- EXERCISE INSTRUCTIONS:
Collect every line of the records below that contains the word "their".

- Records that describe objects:
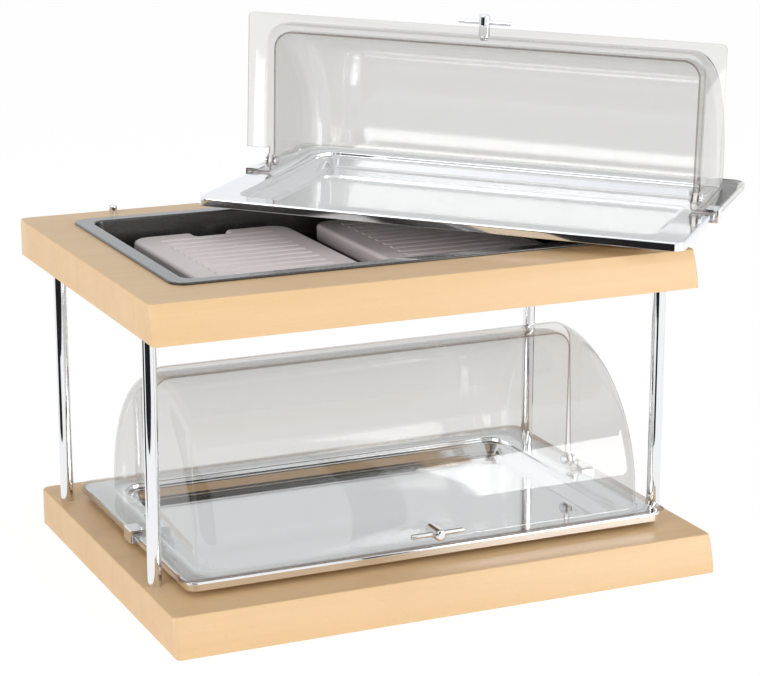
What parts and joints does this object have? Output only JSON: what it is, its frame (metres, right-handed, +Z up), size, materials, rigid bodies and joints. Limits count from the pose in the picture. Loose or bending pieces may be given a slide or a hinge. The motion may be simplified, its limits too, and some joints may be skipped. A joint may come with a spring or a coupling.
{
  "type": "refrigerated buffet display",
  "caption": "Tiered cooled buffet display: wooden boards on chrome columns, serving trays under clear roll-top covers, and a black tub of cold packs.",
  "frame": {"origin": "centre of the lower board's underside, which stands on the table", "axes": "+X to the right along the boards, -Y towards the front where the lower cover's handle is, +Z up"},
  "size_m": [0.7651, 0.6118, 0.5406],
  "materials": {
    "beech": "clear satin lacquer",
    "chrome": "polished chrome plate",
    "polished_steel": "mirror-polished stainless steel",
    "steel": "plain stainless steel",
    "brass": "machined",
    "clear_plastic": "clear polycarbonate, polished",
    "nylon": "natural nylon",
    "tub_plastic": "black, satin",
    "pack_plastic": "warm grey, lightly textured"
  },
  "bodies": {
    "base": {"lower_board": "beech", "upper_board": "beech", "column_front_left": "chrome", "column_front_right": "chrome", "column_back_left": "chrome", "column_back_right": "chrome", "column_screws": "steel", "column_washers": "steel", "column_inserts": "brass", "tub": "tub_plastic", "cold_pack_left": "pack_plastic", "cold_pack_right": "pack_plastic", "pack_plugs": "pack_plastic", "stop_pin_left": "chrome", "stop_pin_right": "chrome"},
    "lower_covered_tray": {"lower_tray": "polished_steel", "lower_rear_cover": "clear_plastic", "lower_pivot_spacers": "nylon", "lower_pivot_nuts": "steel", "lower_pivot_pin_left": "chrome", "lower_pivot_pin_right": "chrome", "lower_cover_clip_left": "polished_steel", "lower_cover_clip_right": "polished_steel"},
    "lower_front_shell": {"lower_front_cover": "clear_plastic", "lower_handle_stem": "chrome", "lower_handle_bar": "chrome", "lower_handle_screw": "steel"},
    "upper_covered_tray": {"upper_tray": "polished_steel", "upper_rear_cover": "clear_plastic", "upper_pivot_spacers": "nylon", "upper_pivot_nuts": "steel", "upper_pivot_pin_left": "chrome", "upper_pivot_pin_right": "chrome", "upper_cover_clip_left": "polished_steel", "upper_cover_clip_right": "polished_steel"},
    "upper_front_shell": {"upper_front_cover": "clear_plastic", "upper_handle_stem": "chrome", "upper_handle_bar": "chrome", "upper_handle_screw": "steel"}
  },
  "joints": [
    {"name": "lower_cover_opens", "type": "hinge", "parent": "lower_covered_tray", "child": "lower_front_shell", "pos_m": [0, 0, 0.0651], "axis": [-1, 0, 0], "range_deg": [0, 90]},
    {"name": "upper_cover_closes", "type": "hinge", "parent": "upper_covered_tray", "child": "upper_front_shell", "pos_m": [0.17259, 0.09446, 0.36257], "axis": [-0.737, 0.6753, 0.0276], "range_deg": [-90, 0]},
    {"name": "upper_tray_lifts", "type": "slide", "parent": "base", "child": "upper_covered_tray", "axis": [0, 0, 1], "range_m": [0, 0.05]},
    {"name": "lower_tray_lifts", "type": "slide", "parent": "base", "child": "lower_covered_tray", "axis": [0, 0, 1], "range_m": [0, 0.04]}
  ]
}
--
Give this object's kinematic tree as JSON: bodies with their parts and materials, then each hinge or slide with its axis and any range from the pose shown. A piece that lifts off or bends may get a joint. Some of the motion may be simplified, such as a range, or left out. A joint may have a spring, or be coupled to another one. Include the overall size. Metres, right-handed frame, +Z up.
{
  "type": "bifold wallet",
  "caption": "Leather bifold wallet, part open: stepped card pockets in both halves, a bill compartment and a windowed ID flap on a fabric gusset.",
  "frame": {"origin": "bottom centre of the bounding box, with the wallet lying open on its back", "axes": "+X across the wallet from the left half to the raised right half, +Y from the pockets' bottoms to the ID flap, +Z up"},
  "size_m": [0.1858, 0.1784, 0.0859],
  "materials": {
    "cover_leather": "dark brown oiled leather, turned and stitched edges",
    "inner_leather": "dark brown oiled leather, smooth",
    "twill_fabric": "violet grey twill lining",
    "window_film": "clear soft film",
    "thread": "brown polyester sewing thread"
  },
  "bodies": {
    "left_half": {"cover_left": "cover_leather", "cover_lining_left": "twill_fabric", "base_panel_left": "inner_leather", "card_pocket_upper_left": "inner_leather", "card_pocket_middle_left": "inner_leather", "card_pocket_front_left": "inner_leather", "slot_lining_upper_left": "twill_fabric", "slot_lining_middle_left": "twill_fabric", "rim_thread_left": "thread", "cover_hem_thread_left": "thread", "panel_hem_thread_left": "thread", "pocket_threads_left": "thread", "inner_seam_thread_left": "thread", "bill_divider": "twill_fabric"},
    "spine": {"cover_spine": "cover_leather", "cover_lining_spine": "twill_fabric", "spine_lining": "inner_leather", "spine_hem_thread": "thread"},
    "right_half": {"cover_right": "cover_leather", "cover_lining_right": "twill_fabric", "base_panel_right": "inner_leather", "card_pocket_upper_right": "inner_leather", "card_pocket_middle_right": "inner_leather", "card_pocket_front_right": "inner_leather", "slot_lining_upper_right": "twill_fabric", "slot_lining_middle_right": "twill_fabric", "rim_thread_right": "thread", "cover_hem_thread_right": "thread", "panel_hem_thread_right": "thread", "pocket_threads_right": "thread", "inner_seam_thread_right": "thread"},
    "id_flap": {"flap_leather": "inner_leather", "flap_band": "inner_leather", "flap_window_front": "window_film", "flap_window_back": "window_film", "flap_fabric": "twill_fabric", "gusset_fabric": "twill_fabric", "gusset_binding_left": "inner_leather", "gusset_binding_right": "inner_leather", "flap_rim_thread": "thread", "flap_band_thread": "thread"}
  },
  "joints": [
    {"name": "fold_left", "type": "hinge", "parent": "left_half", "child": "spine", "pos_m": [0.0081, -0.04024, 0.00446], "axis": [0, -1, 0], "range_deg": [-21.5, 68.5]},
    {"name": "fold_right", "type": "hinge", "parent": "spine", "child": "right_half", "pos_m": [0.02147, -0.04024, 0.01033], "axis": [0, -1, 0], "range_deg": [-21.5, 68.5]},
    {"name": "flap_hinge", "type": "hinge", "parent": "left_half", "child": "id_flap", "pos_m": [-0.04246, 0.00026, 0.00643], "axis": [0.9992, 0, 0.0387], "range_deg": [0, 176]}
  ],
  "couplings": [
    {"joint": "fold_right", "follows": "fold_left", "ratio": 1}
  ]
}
==
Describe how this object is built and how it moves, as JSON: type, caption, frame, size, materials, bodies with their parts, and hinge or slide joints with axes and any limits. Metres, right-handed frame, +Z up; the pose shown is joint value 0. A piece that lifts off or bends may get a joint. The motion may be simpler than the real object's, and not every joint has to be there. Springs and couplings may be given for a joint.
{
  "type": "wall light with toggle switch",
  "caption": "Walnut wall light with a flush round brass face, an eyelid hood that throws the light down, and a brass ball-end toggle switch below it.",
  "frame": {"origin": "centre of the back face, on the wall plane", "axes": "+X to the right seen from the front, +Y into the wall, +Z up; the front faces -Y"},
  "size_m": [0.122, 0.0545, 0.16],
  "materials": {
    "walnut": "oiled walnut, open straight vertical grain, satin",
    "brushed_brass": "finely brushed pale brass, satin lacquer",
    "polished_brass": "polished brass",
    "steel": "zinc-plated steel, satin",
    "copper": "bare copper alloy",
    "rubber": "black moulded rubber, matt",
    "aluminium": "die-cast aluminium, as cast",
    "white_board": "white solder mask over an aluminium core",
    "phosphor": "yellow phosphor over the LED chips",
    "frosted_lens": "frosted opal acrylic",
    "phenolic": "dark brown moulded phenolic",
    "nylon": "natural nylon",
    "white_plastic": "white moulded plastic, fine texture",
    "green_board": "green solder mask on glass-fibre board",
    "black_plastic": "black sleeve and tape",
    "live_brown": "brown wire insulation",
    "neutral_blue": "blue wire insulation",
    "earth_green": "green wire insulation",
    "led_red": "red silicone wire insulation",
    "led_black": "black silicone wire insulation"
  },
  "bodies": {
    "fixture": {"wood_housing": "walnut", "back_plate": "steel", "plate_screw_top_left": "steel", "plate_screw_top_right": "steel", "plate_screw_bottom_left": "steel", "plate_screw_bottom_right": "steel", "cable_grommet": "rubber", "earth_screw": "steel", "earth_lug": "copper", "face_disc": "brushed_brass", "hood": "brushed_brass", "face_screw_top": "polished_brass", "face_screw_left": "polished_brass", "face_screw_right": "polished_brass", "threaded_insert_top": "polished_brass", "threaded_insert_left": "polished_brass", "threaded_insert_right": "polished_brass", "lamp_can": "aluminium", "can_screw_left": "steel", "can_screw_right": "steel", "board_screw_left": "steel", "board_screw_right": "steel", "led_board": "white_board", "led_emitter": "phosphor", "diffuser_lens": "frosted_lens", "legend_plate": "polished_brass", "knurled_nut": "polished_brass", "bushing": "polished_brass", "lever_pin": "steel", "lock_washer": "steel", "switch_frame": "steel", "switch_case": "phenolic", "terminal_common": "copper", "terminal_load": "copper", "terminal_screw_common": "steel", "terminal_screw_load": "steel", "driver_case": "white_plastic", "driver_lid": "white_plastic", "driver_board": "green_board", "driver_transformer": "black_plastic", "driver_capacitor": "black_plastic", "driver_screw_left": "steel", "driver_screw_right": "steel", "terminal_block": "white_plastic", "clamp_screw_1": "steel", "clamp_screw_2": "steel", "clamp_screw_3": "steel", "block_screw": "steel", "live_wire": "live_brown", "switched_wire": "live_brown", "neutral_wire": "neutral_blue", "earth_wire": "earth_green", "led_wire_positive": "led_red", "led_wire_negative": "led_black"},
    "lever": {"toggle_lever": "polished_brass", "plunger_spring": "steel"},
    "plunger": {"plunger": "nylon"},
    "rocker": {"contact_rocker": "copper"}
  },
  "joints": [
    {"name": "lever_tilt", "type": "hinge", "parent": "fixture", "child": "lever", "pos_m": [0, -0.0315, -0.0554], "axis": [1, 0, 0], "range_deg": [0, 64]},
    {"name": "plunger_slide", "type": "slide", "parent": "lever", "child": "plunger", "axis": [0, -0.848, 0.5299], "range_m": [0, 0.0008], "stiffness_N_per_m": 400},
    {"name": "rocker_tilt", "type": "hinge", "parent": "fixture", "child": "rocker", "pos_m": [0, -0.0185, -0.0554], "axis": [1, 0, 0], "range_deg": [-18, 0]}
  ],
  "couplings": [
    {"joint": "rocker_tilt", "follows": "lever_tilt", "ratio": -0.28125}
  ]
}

- TASK RESULT:
Give this object's kinematic tree as JSON: bodies with their parts and materials, then each hinge or slide with its axis and any range from the pose shown. A piece that lifts off or bends may get a joint. Some of the motion may be simplified, such as a range, or left out. A joint may have a spring, or be coupled to another one. Include the overall size. Metres, right-handed frame, +Z up.
Describe how this object is built and how it moves, as JSON: type, caption, frame, size, materials, bodies with their parts, and hinge or slide joints with axes and any limits. Metres, right-handed frame, +Z up; the pose shown is joint value 0. A piece that lifts off or bends may get a joint. The motion may be simpler than the real object's, and not every joint has to be there. Springs and couplings may be given for a joint.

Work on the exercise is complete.